7. With these principles as the guiding principles in such cases, we now turn to examine the facts of the present case. There is no doubt that it was the duty of the Magistrate to examine the accused persons after the prosecution eddence was all over, and in so far as this was not done, the provisions of Section 342 of the Code were not complied with; but this is not a case where the accused were never examined at any stage of the trial altogether. It may be different matter altogether if the accused persons are never examined at all, for in such a case it may be possible to say that there would ‘prima facie’ be prejudice to the accused, inasmuch as their explanation was never taken at any stage of the case. But with due respect to the view taken by the learned Judges of the Patna High Court in — ‘Feroze Kazi’s case (A)’, wa are of opinion that it would be going too far to say that where the irregularity or the omission has been tried to be repaired by the examination of the accused at a late stage, it must be held that the trial was vitiated, irrespective of the fact whether any prejudice was caused to the accused or not. It seems to us that where the omission was realized by the Court at a late stage of the case, and it tried to repair the mistake and took the statement of the accused after the defence was over, it cannot be said that the trial was necessarily vitiated, because of the delay in examining the accused. In such a case, we are of opinion that it is the duty of the Court to consider whether there was any prejudice to the accused by this late examination. If there was any prejudice, the trial would be set aside; but if in the particular circumstances of a particular case the Court comes to the conclusion that there was no prejudice to the accused, the trial should stand in view if the provisions of Ss. 535 and 537, Criminal P. C,
8. We may refer to certain cases in support of the view we are taking. In — ‘Emperor v. Kondiba Balaji’, AIR 1940 Bom 314 (P)’, that Court held that it could not be said that every failure to comply with Section 342 necessarily vitiated the trial. It was further held that if the Court was satisfied that failure to comply with the strict terms of the section had caused no prejudice, the Court should not interfere, as the provisions of Section 537 covered such a case.

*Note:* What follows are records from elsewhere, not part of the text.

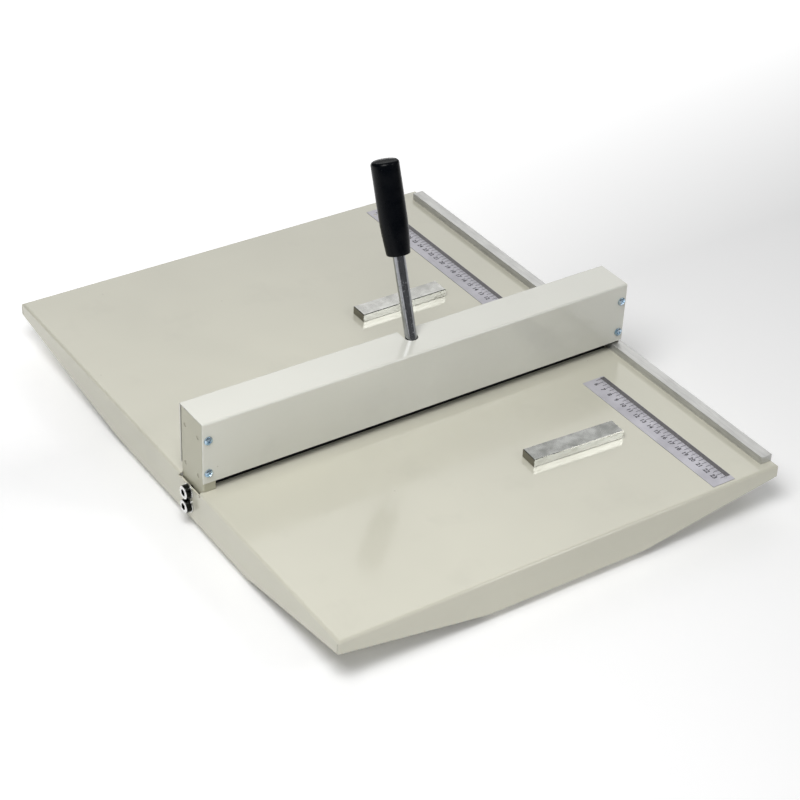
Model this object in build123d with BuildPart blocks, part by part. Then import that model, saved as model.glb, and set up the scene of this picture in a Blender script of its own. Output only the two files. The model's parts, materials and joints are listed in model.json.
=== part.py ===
from build123d import *
import os
from math import cos, radians, sin, tan

# Lever-operated bench creasing press for card and paper.
#
# Frame: millimetres. +X runs along the beam towards the side fence, +Y along
# the paper path towards the longer table, +Z up. The origin is on the bench,
# under the middle of the whole machine.

os.makedirs("parts", exist_ok=True)

# ---------------------------------------------------------------- dimensions
# Folded sheet table
TABLE_X = 470.0
TABLE_Y = 590.0
SHEET = 1.5
BEND_R = 2.5
SKIRT_MIDDLE = 36.5
SKIRT_CORNER = 12.5
FRONT_KINK_X = 85.0
SIDE_KINKS = (-101.0, 139.0)
RETURN_FRONT = 26.0
RETURN_SIDE = 20.0
CORNER_SEAM = 0.7
SEAM_TOP = 3.0

# Feet
FOOT_STAND = 8.0
FOOT_R = 9.0
FOOT_X = 48.5
FOOT_SETBACK = 19.5
FOOT_RECESS_R = 4.6
FOOT_RECESS = 3.5

TOP = FOOT_STAND + SKIRT_MIDDLE
BEAM_Y = -48.5
EDGE_X = TABLE_X / 2
EDGE_Y = TABLE_Y / 2
SKIRT_IN = EDGE_X - SHEET

# Cover over the beam
COVER_X = 464.0
COVER_Y = 41.0
COVER_TOP = 73.0
COVER_GAP = 10.0
COVER_SHEET = 1.2
COVER_BEND = 1.8
COVER_SCREW_X = 226.5
COVER_SCREW_Z = (20.6, 55.2)
COVER_SCREW = 4.4

# End brackets, folded from plate
WEB = 2.5
WEB_OUT = 231.7
WEB_IN = WEB_OUT - WEB
BRACKET_Y = 19.1
BRACKET_TOP = COVER_TOP - COVER_SHEET - 0.3
TIP_LEFT = 219.0
TIP_RIGHT = 222.3
TAB_Y = 17.3
TAB_DEPTH = 31.0
NOTCH_Y = 17.8
NOTCH_DEPTH = 3.2
NOTCH_PLAY = 0.3
RELIEF_R = 1.4
FLANGE_LIFT = COVER_GAP + 0.5
PACKER_Y = 14.0
PACKER_LOW = 6.0

# Fasteners: thread radius and head sizes
M3 = 1.5
M4 = 2.0
M5 = 2.5
M8 = 4.0
CLEAR = 0.25
TAP = 0.05
PAN_R = 3.8
PAN_H = 2.4
CAP_R = 3.5
CAP_H = 4.0
CAP5_R = 4.25
CAP5_H = 5.0
CAP5_SOCKET = 2.3
NUT_R = 4.04
NUT_H = 3.2
COVER_HEAD_R = 4.0
COVER_HEAD_H = 2.4
COVER_HEAD_EDGE = 1.1
CROSS_LONG = 4.6
CROSS_WIDE = 0.9
CROSS_DEEP = 1.6

# Side bolts through skirt, packer, web and channel end
BOLT_Z = (TOP - 8.3, TOP - 23.7)
BOLT_HEAD_R = 6.5
BOLT_HEAD_H = 5.2
BOLT_EDGE_R = 0.9
BOLT_SOCKET = 3.5
BOLT_SOCKET_DEEP = 2.2
WASHER_R = 7.3
WASHER_T = 1.2

# Lower channel and anvil
CHANNEL_Y = 20.0
CHANNEL_T = 3.0
CHANNEL_END = 5.0
CHANNEL_BEND = 2.0
ANVIL_UNDER = 10.5
ANVIL_BASE_Y = 16.0
ANVIL_RIB_Y = 12.0
ANVIL_RIB_X = 220.0
GROOVE_HALF = 1.2
GROOVE_DEPTH = 1.6
ANVIL_SCREW_PITCH = 90.0
ANVIL_SCREW = 9.0

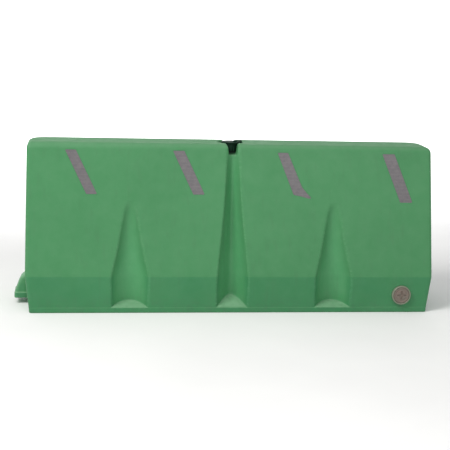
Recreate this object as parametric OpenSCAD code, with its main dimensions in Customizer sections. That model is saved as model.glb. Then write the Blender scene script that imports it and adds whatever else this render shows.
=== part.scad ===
// Water filled road barrier: one hollow moulded shell with a screw fill cap
// in a pocket on top and a screw drain plug low on the front face.
// Units are millimetres. The origin is on the ground at the middle of the base,
// X runs along the barrier, the front face looks toward -Y and Z is up.

/* [Body] */
// Overall length of the shell between its two end faces
body_l = 2000; // [1900:10:2100]
// Height of the shell
body_h = 810; // [780:5:840]
// Width across the lower band, at its widest
base_w = 510; // [480:5:540]
// Width across the top, measured where the sloped faces would meet the top plane
top_w = 236; // [220:2:260]
// Height of the line where the lower band meets the sloped face
break_z = 180; // [165:5:200]
// Height of the solid foot flange round the base
flange_h = 27; // [22:1:34]
// Thickness of the moulded wall
wall = 6; // [5:0.5:8]
// Radius of the rounded edge between the faces and the top
top_r = 30; // [22:1:36]
// Radius of the upright corners of the front face
corner_r = 16; // [12:1:30]
// Radius of the upright corners of the back face
back_corner_r = 85; // [60:5:100]
// How far each end face leans in from the break line to the top
end_lean = 4; // [0:1:12]
// How far each end face leans in at the ground
end_taper = 20; // [10:1:26]

/* [Flutes] */
// Distance from the middle flute to each side flute
flute_pitch = 500; // [470:5:530]
// Half width of a side flute at the break line
flute_half_w = 92; // [80:1:100]
// Depth of a side flute above its ledge
flute_depth = 62; // [50:2:80]
// Slope of the ledges at the feet of the side flutes, in degrees
ledge_slope = 20; // [10:1:30]
// Half width of the middle flute at the break line
mid_half_w = 75; // [66:1:86]
// Distance from the middle plane to the bottom of the middle flute, above its ledge
mid_core = 170; // [155:1:180]
// Slope of the ledge at the foot of the middle flute, in degrees
mid_ledge_slope = 31; // [15:1:40]

/* [Fill opening] */
// Diameter of the round pocket that holds the fill cap
pocket_d = 124; // [116:1:128]
// Depth of the pocket below the top
pocket_depth = 52; // [48:1:56]
// Width of the drain channel at the top face
channel_top_w = 66; // [60:1:80]
// Width of the drain channel below its flared edges
channel_neck_w = 49; // [46:1:54]
// Width of the drain channel at its floor
channel_floor_w = 38; // [34:1:44]
// Outside diameter of the filler neck tube
neck_od = 84; // [82:0.5:86]
// Bore of the filler neck
neck_bore = 72; // [70:0.5:74]
// Diameter of the flange disc of the cap
cap_disc_d = 90; // [88:1:96]
// Diameter of the drum of the cap
cap_drum_d = 80; // [78:1:84]
// Reach of the finger lug from the axis of the cap
cap_lug_r = 57; // [52:1:58]

/* [Drain opening] */
// Position of the drain along the barrier
drain_x = 845; // [820:1:870]
// Height of the drain axis
drain_z = 90; // [80:1:100]
// Outside diameter of the drain bush flange
drain_flange_d = 95; // [90:1:98]
// Bore of the drain bush
drain_bore = 50.6; // [48:0.2:52]
// Diameter of the head of the drain plug
plug_head_d = 78; // [74:1:79]

/* [Interlock] */
// How far the tongue stands out past the left end
tongue_reach = 58; // [50:1:62]
// Half width of the foot of the tongue
tongue_half_w = 68; // [60:1:72]
// Depth of the socket in the right end
socket_depth = 66; // [64:1:72]
// Half width of the socket
socket_half_w = 76; // [74:1:84]
// Height of the roof of the socket
socket_h = 166; // [160:1:175]

/* [Reflective stripes] */
// Width of the reflective tape
stripe_w = 52; // [45:1:60]
// Thickness of the reflective tape
stripe_t = 0.6; // [0.4:0.1:1]
// Depth of the moulded panel that takes the tape
stripe_recess = 1.6; // [1.2:0.1:2]

/* [Hidden] */

kz = body_h / 810;
hl = body_l / 2;
hb = base_w / 2;
ht = top_w / 2;
lean = atan((hb - ht) / (body_h - break_z));
eps = 0.01;

// half width of the moulding at height z below the rounded top edge
function face_hw(z) =
    z <= flange_h ? hb - 5 :
    z <= break_z ? hb - 6 + 6 * (z - flange_h) / (break_z - flange_h) :
    hb - (z - break_z) * tan(lean);
function face_hl(z) = z < break_z ? hl - end_taper * (1 - z / break_z)
    : hl - end_lean * (z - break_z) / (body_h - break_z);

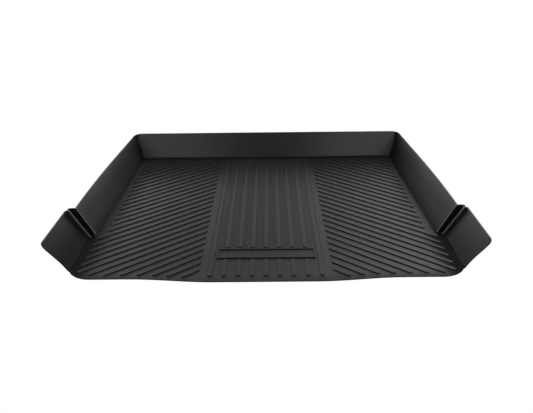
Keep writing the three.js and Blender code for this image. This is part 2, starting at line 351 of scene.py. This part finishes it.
def makeRubber(finish, pattern, plan):
    material = bpy.data.materials.new("mouldedRubber")
    material.use_nodes = True
    tree = material.node_tree
    shader = tree.nodes["Principled BSDF"]
    setInputs(shader, {"Specular IOR Level": finish["specular"]})
    place = addNode(tree, "ShaderNodeTexCoord", (-1200, 0))
    grain = addNode(tree, "ShaderNodeGroup", (-900, 200), node_tree=makeGrainGroup(pattern))
    setInputs(grain, {"Grain Scale": finish["grainScale"], "Patch Scale": finish["patchScale"]})
    places = addNode(tree, "ShaderNodeGroup", (-900, -100), node_tree=makePlacesGroup(plan))
    tree.links.new(place.outputs["Object"], grain.inputs["Place"])
    tree.links.new(place.outputs["Object"], places.inputs["Place"])
    shade = places.outputs["Shade"]

    # colour: by place (painted light on the band of straight ribs and the walls, painted shade on the
    # ears and, with streaks, in the valleys, painted highlights on the beads), then slow patches and the
    # painted shade
    colour = blend(tree, places.outputs["LitStraight"], finish["colour"], finish["litStraightColour"])
    colour = blend(tree, places.outputs["LitWall"], colour, finish["litWallColour"])
    colour = blend(tree, places.outputs["ShadedEar"], colour, finish["shadedEarColour"])
    streaked = fade(tree, grain.outputs["Streak"], *finish["streakRange"],
                    1.0, 1 - finish["streakStrength"])
    streaked = calculate(tree, "MULTIPLY", places.outputs["ShadedValley"], streaked)
    colour = blend(tree, streaked, colour, finish["shadedValleyColour"])
    colour = blend(tree, places.outputs["BeadHighlight"], colour, finish["beadHighlightColour"])
    swing = finish["patchDarkening"]
    patches = fade(tree, grain.outputs["Patch"], *finish["noiseRange"], 1 - swing, 1 + swing, "LINEAR")
    kept = calculate(tree, "MULTIPLY_ADD", shade, -finish["shadeDepth"], 1.0)
    shaded = addNode(tree, "ShaderNodeVectorMath", (-350, 300), operation="SCALE")
    tree.links.new(colour, shaded.inputs["Vector"])
    tree.links.new(calculate(tree, "MULTIPLY", patches, kept), shaded.inputs["Scale"])
    tree.links.new(shaded.outputs["Vector"], shader.inputs["Base Color"])

    # gloss: uneven with the grain, and dull where shade is painted
    level, swing = finish["roughness"], finish["roughnessSwing"]
    rough = fade(tree, grain.outputs["Grain"], *finish["noiseRange"], level - swing, level + swing,
                 "LINEAR")
    rough = calculate(tree, "MULTIPLY_ADD", shade, finish["shadeRoughness"], rough)
    tree.links.new(rough, shader.inputs["Roughness"])

    bump = addNode(tree, "ShaderNodeBump", (-350, -300))
    setInputs(bump, {"Strength": finish["grainStrength"], "Distance": finish["grainDepth"]})
    tree.links.new(grain.outputs["Grain"], bump.inputs["Height"])
    tree.links.new(bump.outputs["Normal"], shader.inputs["Normal"])
    return material


rubber = makeRubber(rubberFinish, grainPattern, trayPlan)
print("rubber mixed")

# The tray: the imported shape, cleaned up, with every moulded edge rounded
trayShape = {
    "mergeDistance": 0.00002,
    "flatAngle": 0.3,           # degrees: faces this close to flat become one
    "edgeRound": 0.0009,        # radius of the moulded edges
    "edgeSteps": 2,
    "edgeAngle": 50,            # degrees: sharper edges than this are rounded
    "smoothAngle": 50,
    "flatWeight": 100,          # how strongly the large faces set the shading
}


def copyOfNode(name, pieceName):
    bpy.ops.object.select_all(action="DESELECT")
    node = frame["nodes"][name]
    node.select_set(True)
    bpy.context.view_layer.objects.active = node
    bpy.ops.object.duplicate()
    piece = bpy.context.object
    piece.name = pieceName
    piece.parent = None
    for key in [key for key in piece.keys() if key.startswith("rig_")]:
        del piece[key]
    return piece


def buildTray(shape):
    tray = copyOfNode("liner", "trayMoulding")
    bpy.ops.object.mode_set(mode="EDIT")
    bpy.ops.mesh.select_all(action="SELECT")
    bpy.ops.mesh.remove_doubles(threshold=shape["mergeDistance"])
    bpy.ops.mesh.dissolve_limited(angle_limit=math.radians(shape["flatAngle"]))
    bpy.ops.object.mode_set(mode="OBJECT")
    rounding = tray.modifiers.new("mouldedEdges", "BEVEL")
    rounding.width = shape["edgeRound"]
    rounding.segments = shape["edgeSteps"]
    rounding.limit_method = "ANGLE"
    rounding.angle_limit = math.radians(shape["edgeAngle"])
    rounding.miter_outer = "MITER_ARC"
    bpy.ops.object.modifier_apply(modifier=rounding.name)
    bpy.ops.object.shade_smooth_by_angle(angle=math.radians(shape["smoothAngle"]))
    evening = tray.modifiers.new("evenShading", "WEIGHTED_NORMAL")
    evening.keep_sharp = True
    evening.weight = shape["flatWeight"]
    bpy.ops.object.modifier_apply(modifier=evening.name)
    tray.data.materials.clear()
    tray.data.materials.append(rubber)
    return tray


tray = buildTray(trayShape)
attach(tray, "root")
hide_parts("liner")
print("tray built:", len(tray.data.polygons), "faces")

# Studio: a pale floor that the camera sees as plain white, and a dim sky with soft, low glows.
# The rubber is dark and half glossy, so it shows mostly these.
studio = {
    "floorSize": 12.0,
    "floorDrop": 0.0005,
    "floorColour": (0.80, 0.80, 0.80, 1),
    "backdropColour": (1, 1, 1, 1),
    "glowColour": (1.0, 0.965, 0.985, 1),
    "fill": 0.02,               # light from all round
    "glows": {                  # degrees to the right of the back wall, above the floor, reach; strength
        "lowBackLeft": (-20, 6, 20, 2.9),
        "lowBackRight": (20, 6, 20, 3.3),
        "back": (0, 20, 26, 0.45),
        "left": (-36, 20, 22, 1.8),
        "highRight": (36, 38, 26, 1.95),
        "frontRight": (165, 14, 14, 2.4),
        "frontLeft": (-165, 14, 14, 1.8),
        "above": (0, 90, 60, 0.7),
    },
}


def whiteToCamera(tree, lit, whiteKind, surfaceKind, colour):
    seen = addNode(tree, "ShaderNodeLightPath", (-300, 300))
    white = addNode(tree, whiteKind, (-300, -250))
    setInputs(white, {"Color": colour, "Strength": 1.0})
    mix = addNode(tree, "ShaderNodeMixShader", (0, 0))
    surface = addNode(tree, surfaceKind, (250, 0))
    tree.links.new(seen.outputs["Is Camera Ray"], mix.inputs["Fac"])
    tree.links.new(lit.outputs[0], mix.inputs[1])
    tree.links.new(white.outputs[0], mix.inputs[2])
    tree.links.new(mix.outputs["Shader"], surface.inputs["Surface"])


def makeFloor(setup):
    bpy.ops.mesh.primitive_plane_add(size=setup["floorSize"], location=(0, 0, -setup["floorDrop"]))
    floor = bpy.context.object
    floor.name = "studioFloor"
    material = bpy.data.materials.new("studioPaper")
    material.use_nodes = True
    tree = material.node_tree
    tree.nodes.clear()
    paper = addNode(tree, "ShaderNodeBsdfDiffuse", (-300, -50))
    setInputs(paper, {"Color": setup["floorColour"]})
    whiteToCamera(tree, paper, "ShaderNodeEmission", "ShaderNodeOutputMaterial", setup["backdropColour"])
    floor.data.materials.append(material)


def makeSky(setup):
    world = bpy.data.worlds.new("studioSky")
    bpy.context.scene.world = world
    world.use_nodes = True
    tree = world.node_tree
    tree.nodes.clear()
    facing = addNode(tree, "ShaderNodeTexCoord", (-1000, -500))
    total = setup["fill"]
    for label, (turn, rise, reach, strength) in setup["glows"].items():
        turn, rise = math.radians(turn), math.radians(rise)
        towards = addNode(tree, "ShaderNodeVectorMath", operation="DOT_PRODUCT", label=label)
        towards.inputs[1].default_value = (
            math.sin(turn) * math.cos(rise), math.cos(turn) * math.cos(rise), math.sin(rise))
        tree.links.new(facing.outputs["Generated"], towards.inputs[0])
        glow = fade(tree, towards.outputs["Value"], math.cos(math.radians(reach)), 1.0, 0.0, strength)
        total = calculate(tree, "ADD", glow, total)
    soft = addNode(tree, "ShaderNodeBackground", (-300, -50))
    setInputs(soft, {"Color": setup["glowColour"]})
    tree.links.new(total, soft.inputs["Strength"])
    whiteToCamera(tree, soft, "ShaderNodeBackground", "ShaderNodeOutputWorld", setup["backdropColour"])


makeFloor(studio)
makeSky(studio)
bpy.context.scene.view_settings.view_transform = "Standard"
print("studio lit")
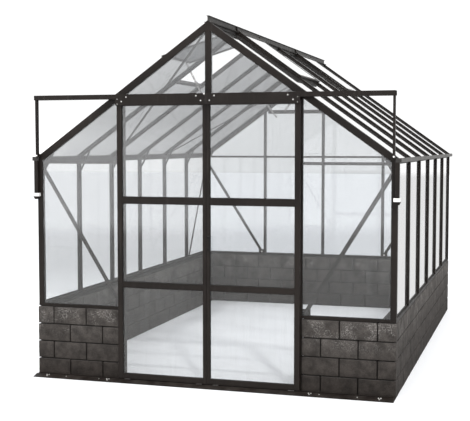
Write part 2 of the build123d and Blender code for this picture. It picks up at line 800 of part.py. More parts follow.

9. In — ‘Hafiz Mohd. Rafiq Ahmad v. Emperor’, AIR 1938 Ail 319 (G), it was held that even if it was strictly necessary under Section 343, Criminal P. C. to re-examine the accused after the witnesses for the prosecution had been cross-examined at the instance of the accused after the charge had been iramed, still it only amounted to an irregularity which was cured, if no injustice was caused to the accused. Similar was the view taken in — ‘Bam Udit v. Jagannath’, AIR 1942 Oudh 342 (H).
10. In a Full Bench case of the Rangoon High Court, — ‘Emperor v. U Damapala’, AIR 1937 Rang 83 (I), it was held that the omission to ask an important question to enable the accused to give an explanation of any circumstances appearing in the evidence against him was an irregularity. In every case of this kind, the Court has to consider whether the omission in fact occasioned a failure of justice. Where such a failure of justice has been occasioned on account of the omission or irregularity, the trial will be set (sic) aside; but if after looking (sic) into the facts, the Court is of opinion that no such prejudice has been caused, the irregularity, which has occurred, will not save the accused from punishment.
11. In the case before us, we are of opinion that no prejudice whatsoever was caused to the accused by the fact that they were examined after the defence was over. They had already given evidence in defence in support of the case that was put forward by them in their statements. The Magistrate even asked them if they wanted to produce further defence, and they said that they did not want to do so. It cannot, therefore, be said that there was any prejudice to them under the circumstances. We may, however, point out that the Magistrate had no business to say, as he has said in his judgment, that Section 342, Criminal P. C. has not been fully complied with, and, therefore, the accused were entitled to the benefit of that. The case was then before him as a trial Court, and if he thought that there was an irregularity, which might affect the merits of the case, it was his duty to re-start the trial from the stage where the statement of the accused had to be taken. It is most improper for Magistrates to commit irregularity themselves, and then to take advantage of those irregularities in the end for the purpose of acquitting accused person. However in this case, as we have already said, there was no prejudice to the accused, and the trial cannot, therefore, be held to be vitiated on that ground.
12-15. We now turn to the merits of the case. (After reviewing the evidence the judgment proceeded).
16. On a careful consideration, therefore, of the entire evidence in this case we are not satisfied that a case had been made out for conviction on the kind of evidence that now stands on the record. It may be that the evidence has been spoiled, as urged on behalf of the State; but if that is so, we cannot help it. The appeal is hereby dismissed.